Quote Originally Posted by Louis VI the Fat View Post
Rhy, I understand America has its own traditions. There's no point in projecting a different history on it.

Still America's history is not one of Protestant fundamentalism. Even if one understands that the religious element is a constant in American history, one can still see that religious fundamentalism has encroached upon the state and the public sphere in the past century. America's political and constitutional history are being rewritten by fundamentalist blogs, scientists, lawyers. It is all quite dismaying. Political and legal science are under attack from fundamentalists just as much as biology.
As I said I don't deny it, America is not a theocracy, and never had been. Indeed, there are some of a fundamentalist persuasion that seem to think being a theocracy is an American value, and they are wrong.

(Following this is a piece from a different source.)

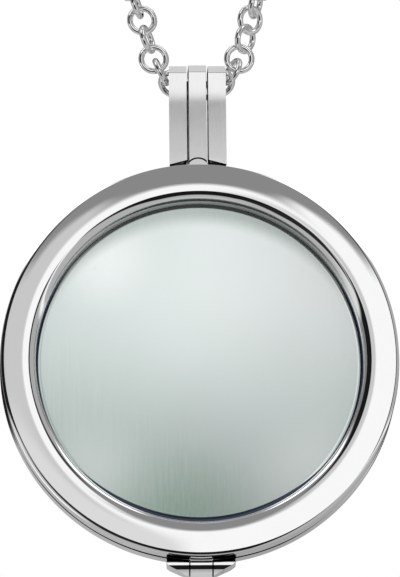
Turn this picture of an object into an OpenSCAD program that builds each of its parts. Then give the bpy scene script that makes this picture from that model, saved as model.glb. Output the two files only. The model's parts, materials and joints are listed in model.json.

But... to exlude religion from the political sphere completely (a la laicite) is not, and never has been, the American way of doing things. Certainly, religious institutions/values are in no way institutionalised into the political system. That would make the US a theocracy. But for the ordinary voter to allow his religious beliefs to influence his political views does not mean he is a theocrat. To deny him the right to do this is to deny his liberty of conscience. And yet this is what laicite and the New Atheists demand - that people keep their political and religious views seperate.

Of course, fundamentally, the very idea of singling out religious beliefs, based on the fact that they are rooted in a belief in a deity, is pretty arbitrary. So if I want to ban abortion because of my secular humanist values, thats OK. But if I want to do it because of my religious values... no, laicite!